*** DATA EXTRACT

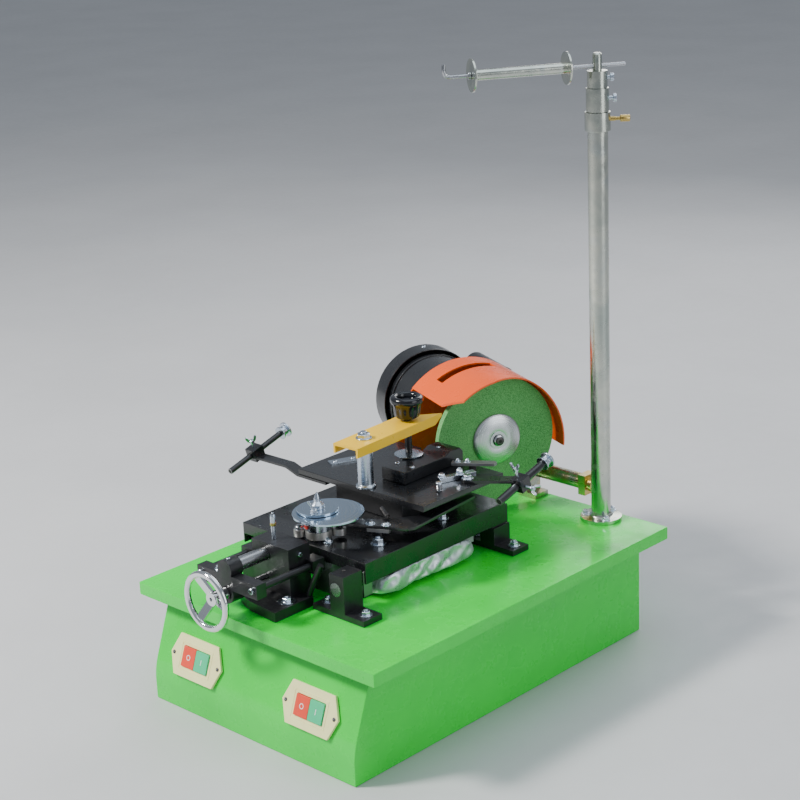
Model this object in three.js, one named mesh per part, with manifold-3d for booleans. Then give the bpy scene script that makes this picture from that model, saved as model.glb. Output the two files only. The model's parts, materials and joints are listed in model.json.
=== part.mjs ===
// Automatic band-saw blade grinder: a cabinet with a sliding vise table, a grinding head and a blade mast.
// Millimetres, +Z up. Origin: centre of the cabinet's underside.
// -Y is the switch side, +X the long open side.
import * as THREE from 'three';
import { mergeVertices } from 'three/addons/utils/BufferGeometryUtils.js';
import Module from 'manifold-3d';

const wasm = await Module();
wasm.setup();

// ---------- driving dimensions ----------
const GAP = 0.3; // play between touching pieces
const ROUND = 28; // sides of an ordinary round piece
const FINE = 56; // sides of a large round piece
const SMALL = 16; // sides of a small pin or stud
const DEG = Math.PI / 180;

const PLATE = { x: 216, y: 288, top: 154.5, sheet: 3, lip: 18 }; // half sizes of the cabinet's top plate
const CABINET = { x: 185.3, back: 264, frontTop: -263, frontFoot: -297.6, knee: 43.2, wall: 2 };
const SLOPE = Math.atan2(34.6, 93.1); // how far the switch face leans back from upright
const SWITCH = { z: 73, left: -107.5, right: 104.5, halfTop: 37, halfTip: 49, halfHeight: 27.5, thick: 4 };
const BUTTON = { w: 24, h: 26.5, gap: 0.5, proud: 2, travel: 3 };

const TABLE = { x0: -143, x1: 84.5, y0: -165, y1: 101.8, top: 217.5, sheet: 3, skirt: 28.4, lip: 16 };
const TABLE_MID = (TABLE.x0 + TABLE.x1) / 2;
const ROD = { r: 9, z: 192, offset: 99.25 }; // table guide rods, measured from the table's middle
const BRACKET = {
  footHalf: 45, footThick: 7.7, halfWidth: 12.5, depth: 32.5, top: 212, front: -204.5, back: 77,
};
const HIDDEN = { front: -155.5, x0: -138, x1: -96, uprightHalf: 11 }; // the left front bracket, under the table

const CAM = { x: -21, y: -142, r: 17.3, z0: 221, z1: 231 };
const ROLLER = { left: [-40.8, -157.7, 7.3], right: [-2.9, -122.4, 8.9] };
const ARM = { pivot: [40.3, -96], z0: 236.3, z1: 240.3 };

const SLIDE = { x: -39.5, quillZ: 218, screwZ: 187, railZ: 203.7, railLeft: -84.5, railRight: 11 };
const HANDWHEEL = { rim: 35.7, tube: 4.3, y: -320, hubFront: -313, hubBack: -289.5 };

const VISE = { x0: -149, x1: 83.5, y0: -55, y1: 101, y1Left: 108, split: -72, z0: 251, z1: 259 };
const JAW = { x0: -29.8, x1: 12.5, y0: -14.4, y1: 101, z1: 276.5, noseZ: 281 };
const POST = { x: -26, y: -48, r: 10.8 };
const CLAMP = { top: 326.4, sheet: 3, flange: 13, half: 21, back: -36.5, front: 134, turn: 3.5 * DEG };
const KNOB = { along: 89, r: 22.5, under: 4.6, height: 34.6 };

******

■ PROBLEM DETAILS ■
Copy out all of the data exactly, leaving nothing out.

■ COMPLETE OUTPUT ■
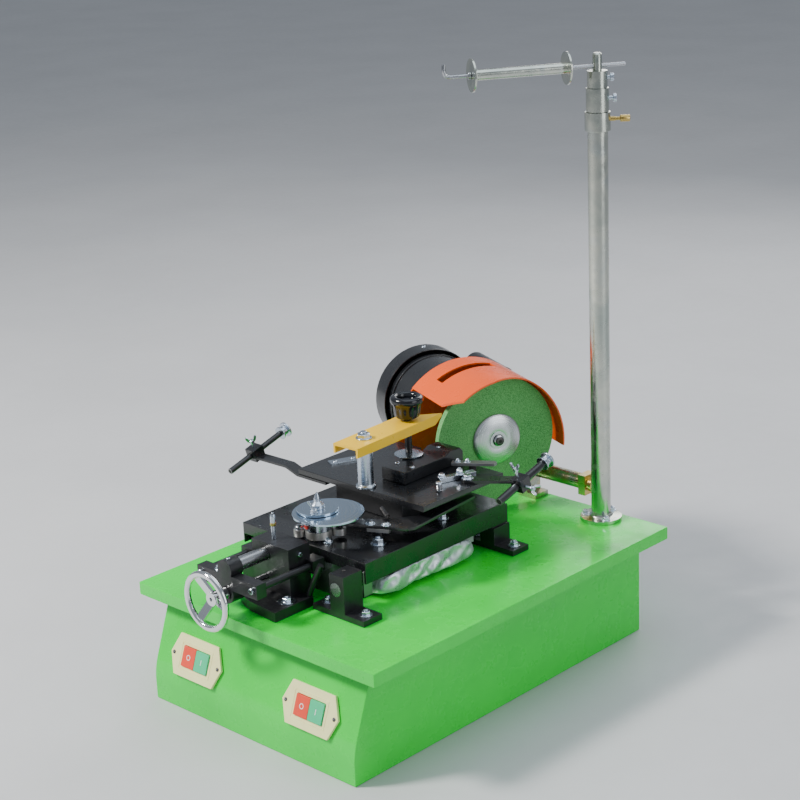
Model this object in three.js, one named mesh per part, with manifold-3d for booleans. Then give the bpy scene script that makes this picture from that model, saved as model.glb. Output the two files only. The model's parts, materials and joints are listed in model.json.
=== part.mjs ===
// Automatic band-saw blade grinder: a cabinet with a sliding vise table, a grinding head and a blade mast.
// Millimetres, +Z up. Origin: centre of the cabinet's underside.
// -Y is the switch side, +X the long open side.
import * as THREE from 'three';
import { mergeVertices } from 'three/addons/utils/BufferGeometryUtils.js';
import Module from 'manifold-3d';

const wasm = await Module();
wasm.setup();

// ---------- driving dimensions ----------
const GAP = 0.3; // play between touching pieces
const ROUND = 28; // sides of an ordinary round piece
const FINE = 56; // sides of a large round piece
const SMALL = 16; // sides of a small pin or stud
const DEG = Math.PI / 180;

const PLATE = { x: 216, y: 288, top: 154.5, sheet: 3, lip: 18 }; // half sizes of the cabinet's top plate
const CABINET = { x: 185.3, back: 264, frontTop: -263, frontFoot: -297.6, knee: 43.2, wall: 2 };
const SLOPE = Math.atan2(34.6, 93.1); // how far the switch face leans back from upright
const SWITCH = { z: 73, left: -107.5, right: 104.5, halfTop: 37, halfTip: 49, halfHeight: 27.5, thick: 4 };
const BUTTON = { w: 24, h: 26.5, gap: 0.5, proud: 2, travel: 3 };

const TABLE = { x0: -143, x1: 84.5, y0: -165, y1: 101.8, top: 217.5, sheet: 3, skirt: 28.4, lip: 16 };
const TABLE_MID = (TABLE.x0 + TABLE.x1) / 2;
const ROD = { r: 9, z: 192, offset: 99.25 }; // table guide rods, measured from the table's middle
const BRACKET = {
  footHalf: 45, footThick: 7.7, halfWidth: 12.5, depth: 32.5, top: 212, front: -204.5, back: 77,
};
const HIDDEN = { front: -155.5, x0: -138, x1: -96, uprightHalf: 11 }; // the left front bracket, under the table

const CAM = { x: -21, y: -142, r: 17.3, z0: 221, z1: 231 };
const ROLLER = { left: [-40.8, -157.7, 7.3], right: [-2.9, -122.4, 8.9] };
const ARM = { pivot: [40.3, -96], z0: 236.3, z1: 240.3 };

const SLIDE = { x: -39.5, quillZ: 218, screwZ: 187, railZ: 203.7, railLeft: -84.5, railRight: 11 };
const HANDWHEEL = { rim: 35.7, tube: 4.3, y: -320, hubFront: -313, hubBack: -289.5 };

const VISE = { x0: -149, x1: 83.5, y0: -55, y1: 101, y1Left: 108, split: -72, z0: 251, z1: 259 };
const JAW = { x0: -29.8, x1: 12.5, y0: -14.4, y1: 101, z1: 276.5, noseZ: 281 };
const POST = { x: -26, y: -48, r: 10.8 };
const CLAMP = { top: 326.4, sheet: 3, flange: 13, half: 21, back: -36.5, front: 134, turn: 3.5 * DEG };
const KNOB = { along: 89, r: 22.5, under: 4.6, height: 34.6 };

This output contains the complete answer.